We don’t have worth outside of our busyness. We cannot gauge the shape of our own being unless it is moving in some act of productivity. Pride wells inside of us when we can “lament” (read: brag) about how overworked and overloaded and busy we are.
Busyness is the glowing green hologram floating high above the altar on which we lay our lives, sacrificing ourselves in hopes of appeasing this god of worth and value.
But the control and power are ours. It is for us to stand and wrestle out of its hiding place whatever projector we have allowed to cast that idol of busyness before us. Sabbath is for smashing and destroying the illusion that this busyness will somehow bring us purpose or win us…well…anything.
A sacrifice requires effort and heartache. Sacrifice is the giving up of something to the point of hurting. We can’t sacrifice anything we offer up with ease. Sacrifice demands hardship and sacrificing busyness might be the greatest hardship we could face these days.
Think of how difficult it might be for you to not do anything. That includes not filling the void by binge watching your favorite show. We rationalize time set aside for bubble baths or three seasons of Emily in Paris by calling it “self-care,” thus making it productive time. Even our rest time must have a job of some sort, even if that job is bringing us restoration. Rebirth, regrowth still takes effort and work.
Sabbath is sacrificing busyness.
In a real way, consider what this sacrifice means for you, truly. Can you? Can you stand to not grasp for validation in what you do but instead rest quietly in the affirmation that you don’t earn but is freely gifted when God calls you, “beloved?”

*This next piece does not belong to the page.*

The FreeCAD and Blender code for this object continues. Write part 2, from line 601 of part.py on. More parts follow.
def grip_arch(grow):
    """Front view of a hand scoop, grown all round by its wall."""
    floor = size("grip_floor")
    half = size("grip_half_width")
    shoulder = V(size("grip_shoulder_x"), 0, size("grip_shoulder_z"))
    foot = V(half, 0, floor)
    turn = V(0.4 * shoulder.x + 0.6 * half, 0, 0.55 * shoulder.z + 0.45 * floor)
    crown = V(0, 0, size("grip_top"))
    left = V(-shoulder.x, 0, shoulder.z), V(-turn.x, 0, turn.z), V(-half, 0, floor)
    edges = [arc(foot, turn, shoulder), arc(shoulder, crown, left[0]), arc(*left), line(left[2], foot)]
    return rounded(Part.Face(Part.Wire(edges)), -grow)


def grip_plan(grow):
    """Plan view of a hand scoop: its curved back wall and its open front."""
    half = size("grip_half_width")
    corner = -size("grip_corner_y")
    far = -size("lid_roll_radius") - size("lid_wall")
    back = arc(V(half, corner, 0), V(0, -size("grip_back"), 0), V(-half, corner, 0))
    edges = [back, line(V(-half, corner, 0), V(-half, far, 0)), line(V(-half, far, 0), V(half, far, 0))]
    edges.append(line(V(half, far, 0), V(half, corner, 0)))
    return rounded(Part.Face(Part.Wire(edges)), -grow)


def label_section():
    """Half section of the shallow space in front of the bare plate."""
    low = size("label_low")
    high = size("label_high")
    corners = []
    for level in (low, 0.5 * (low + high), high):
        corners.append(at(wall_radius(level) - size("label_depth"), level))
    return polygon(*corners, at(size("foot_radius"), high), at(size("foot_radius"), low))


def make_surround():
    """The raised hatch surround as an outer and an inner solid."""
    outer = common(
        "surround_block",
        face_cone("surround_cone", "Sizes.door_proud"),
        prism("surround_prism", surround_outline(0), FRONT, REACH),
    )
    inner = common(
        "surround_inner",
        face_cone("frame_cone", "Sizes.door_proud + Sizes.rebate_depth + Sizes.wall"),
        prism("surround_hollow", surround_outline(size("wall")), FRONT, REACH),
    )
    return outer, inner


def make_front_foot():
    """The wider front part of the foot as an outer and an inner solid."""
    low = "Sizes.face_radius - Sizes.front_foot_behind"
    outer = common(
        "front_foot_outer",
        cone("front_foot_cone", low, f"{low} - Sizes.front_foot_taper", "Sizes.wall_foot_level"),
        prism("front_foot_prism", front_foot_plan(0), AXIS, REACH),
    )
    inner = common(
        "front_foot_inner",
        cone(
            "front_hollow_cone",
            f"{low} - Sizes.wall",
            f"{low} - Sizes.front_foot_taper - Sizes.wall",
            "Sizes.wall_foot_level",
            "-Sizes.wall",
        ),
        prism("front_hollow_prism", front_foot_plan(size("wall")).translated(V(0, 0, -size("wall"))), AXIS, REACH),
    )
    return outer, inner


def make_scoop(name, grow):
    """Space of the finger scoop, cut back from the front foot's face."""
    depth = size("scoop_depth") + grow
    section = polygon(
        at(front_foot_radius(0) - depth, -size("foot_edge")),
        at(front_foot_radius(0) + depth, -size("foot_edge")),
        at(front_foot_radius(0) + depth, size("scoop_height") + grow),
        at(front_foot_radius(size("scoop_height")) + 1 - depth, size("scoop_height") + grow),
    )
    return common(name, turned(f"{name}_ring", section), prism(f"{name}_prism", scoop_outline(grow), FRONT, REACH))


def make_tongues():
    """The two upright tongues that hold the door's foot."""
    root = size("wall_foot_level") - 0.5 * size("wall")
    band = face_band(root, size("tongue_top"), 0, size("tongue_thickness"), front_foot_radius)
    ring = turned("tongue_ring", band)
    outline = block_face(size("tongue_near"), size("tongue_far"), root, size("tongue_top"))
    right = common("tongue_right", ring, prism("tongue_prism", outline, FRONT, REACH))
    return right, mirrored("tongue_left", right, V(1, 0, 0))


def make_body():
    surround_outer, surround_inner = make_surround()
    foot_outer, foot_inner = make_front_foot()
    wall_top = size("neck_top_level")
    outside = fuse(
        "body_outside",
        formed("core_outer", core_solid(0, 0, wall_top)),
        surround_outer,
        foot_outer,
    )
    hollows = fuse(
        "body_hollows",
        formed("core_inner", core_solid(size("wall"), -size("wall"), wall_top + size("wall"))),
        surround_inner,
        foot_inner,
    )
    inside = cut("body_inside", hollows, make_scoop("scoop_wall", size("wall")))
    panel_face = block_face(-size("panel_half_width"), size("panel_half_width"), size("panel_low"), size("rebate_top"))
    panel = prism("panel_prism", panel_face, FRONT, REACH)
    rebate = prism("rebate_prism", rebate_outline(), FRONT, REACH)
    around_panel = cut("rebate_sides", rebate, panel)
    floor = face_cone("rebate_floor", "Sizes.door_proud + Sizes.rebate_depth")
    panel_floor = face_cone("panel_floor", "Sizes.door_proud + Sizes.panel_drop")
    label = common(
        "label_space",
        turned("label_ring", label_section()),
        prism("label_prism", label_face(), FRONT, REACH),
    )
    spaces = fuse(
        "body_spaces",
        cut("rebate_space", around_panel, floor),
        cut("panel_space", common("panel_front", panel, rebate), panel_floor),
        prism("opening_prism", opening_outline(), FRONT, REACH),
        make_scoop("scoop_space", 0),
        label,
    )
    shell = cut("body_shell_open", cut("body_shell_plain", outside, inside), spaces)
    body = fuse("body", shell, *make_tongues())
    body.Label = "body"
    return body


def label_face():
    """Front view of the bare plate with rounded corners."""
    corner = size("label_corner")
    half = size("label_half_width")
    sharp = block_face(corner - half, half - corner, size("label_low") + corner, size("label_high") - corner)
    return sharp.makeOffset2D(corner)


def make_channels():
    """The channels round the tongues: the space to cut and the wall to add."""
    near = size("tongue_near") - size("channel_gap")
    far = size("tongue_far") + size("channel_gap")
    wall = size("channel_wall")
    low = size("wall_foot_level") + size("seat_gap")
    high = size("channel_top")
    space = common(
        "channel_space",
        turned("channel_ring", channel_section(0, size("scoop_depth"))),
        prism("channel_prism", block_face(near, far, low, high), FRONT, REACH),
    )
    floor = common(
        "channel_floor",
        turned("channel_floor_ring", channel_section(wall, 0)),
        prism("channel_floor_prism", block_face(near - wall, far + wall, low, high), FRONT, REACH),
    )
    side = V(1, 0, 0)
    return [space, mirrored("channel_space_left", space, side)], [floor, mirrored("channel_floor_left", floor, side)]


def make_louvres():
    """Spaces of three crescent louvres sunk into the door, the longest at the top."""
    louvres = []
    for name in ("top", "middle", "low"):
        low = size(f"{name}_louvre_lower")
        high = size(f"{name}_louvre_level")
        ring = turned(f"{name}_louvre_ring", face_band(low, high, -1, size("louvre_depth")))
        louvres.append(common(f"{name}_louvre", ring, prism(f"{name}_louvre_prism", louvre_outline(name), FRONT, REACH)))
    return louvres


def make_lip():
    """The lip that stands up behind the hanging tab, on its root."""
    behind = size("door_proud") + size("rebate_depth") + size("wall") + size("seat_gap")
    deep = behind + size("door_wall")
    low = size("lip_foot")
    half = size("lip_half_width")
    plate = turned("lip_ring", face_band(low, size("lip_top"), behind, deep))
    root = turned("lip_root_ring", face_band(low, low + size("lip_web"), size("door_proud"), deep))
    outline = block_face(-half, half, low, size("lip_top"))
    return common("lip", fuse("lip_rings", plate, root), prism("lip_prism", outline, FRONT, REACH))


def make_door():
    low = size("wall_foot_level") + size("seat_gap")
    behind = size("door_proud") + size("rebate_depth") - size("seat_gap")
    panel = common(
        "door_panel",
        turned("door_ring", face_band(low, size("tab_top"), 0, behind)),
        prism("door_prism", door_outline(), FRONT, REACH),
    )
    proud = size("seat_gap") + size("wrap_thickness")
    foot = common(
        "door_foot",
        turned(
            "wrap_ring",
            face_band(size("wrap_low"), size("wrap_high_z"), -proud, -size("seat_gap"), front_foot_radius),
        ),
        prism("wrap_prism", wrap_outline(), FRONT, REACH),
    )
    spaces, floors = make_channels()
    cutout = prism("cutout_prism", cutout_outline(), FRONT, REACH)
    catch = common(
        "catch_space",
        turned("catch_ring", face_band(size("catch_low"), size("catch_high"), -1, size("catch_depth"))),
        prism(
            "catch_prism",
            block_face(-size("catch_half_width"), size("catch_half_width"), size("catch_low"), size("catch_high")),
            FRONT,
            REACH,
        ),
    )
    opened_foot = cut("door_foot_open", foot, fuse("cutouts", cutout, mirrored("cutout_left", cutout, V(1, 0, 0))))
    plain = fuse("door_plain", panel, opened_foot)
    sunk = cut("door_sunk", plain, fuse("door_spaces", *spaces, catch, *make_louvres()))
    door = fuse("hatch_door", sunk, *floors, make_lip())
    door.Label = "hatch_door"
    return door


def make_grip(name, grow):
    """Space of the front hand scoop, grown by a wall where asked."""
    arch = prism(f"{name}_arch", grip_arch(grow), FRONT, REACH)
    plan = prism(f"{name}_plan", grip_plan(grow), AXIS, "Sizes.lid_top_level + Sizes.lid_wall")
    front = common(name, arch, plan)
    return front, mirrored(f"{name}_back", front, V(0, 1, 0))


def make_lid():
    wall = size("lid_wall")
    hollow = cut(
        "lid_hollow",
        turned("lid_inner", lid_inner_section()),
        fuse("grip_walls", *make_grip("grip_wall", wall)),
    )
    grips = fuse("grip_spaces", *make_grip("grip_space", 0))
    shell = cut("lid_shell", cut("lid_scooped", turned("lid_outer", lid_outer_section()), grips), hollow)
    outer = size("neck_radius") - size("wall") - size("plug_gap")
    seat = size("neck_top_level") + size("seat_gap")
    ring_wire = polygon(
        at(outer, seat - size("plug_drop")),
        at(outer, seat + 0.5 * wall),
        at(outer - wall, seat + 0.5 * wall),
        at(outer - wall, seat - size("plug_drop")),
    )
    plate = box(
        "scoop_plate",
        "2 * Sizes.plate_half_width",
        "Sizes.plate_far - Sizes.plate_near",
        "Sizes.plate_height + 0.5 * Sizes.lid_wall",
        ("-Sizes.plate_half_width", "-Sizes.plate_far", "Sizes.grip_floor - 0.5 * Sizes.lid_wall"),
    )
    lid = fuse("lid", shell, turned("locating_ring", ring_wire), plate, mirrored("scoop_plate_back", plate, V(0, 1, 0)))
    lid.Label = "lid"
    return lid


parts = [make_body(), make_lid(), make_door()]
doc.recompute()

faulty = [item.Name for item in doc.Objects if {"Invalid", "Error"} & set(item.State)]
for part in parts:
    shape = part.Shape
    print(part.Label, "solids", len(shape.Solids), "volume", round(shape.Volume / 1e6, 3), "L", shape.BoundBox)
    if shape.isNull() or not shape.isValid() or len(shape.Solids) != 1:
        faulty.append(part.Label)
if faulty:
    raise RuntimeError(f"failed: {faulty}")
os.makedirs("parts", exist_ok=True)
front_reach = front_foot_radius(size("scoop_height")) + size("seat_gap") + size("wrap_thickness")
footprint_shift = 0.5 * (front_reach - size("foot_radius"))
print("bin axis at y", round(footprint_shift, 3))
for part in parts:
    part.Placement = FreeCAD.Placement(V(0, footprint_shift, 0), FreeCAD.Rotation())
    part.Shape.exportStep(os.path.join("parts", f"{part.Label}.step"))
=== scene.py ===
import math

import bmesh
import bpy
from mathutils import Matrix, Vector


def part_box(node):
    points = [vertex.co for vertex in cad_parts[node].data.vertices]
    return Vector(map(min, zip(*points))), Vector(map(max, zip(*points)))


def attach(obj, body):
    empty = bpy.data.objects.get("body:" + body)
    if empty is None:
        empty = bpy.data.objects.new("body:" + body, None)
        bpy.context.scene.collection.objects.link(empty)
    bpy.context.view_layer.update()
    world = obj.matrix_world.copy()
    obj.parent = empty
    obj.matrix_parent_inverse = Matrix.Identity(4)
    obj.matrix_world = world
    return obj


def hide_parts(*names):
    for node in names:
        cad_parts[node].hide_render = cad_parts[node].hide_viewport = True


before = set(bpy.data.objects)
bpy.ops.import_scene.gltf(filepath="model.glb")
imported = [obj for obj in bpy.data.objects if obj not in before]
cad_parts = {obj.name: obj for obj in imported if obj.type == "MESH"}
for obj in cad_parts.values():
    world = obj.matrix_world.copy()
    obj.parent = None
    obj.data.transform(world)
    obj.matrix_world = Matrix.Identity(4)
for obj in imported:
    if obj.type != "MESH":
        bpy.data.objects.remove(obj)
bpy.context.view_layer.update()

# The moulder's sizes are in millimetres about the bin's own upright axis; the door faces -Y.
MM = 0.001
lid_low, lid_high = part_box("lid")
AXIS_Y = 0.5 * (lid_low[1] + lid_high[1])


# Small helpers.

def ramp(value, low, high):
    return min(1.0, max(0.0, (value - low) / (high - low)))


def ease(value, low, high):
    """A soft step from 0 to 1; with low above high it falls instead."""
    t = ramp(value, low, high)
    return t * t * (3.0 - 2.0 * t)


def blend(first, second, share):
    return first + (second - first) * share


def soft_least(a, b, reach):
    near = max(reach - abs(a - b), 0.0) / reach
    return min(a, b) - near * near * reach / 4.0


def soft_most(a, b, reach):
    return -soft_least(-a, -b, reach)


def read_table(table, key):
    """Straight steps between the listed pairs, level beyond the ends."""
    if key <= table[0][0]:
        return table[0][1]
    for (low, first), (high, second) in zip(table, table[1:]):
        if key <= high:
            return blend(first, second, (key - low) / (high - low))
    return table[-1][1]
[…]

I can’t. But I’m going to try. I’ve been committed to trying for a long time now and haven’t succeeded much. This busyness is a hard drug to quit. I like feeling like I matter and have value and our world tells me, tells you, that we don’t matter if we aren’t doing. I haven’t figured out the magic mantra that releases me from the hold of this idol. But I do know that I won’t get there without practice and sacrifice.
When you get a chance this week, when some nothingness time creeps up on you, I invite you to fight the urge to fill it. Join me in some practice of smashing idols in the long and arduous work of sacrificing busyness.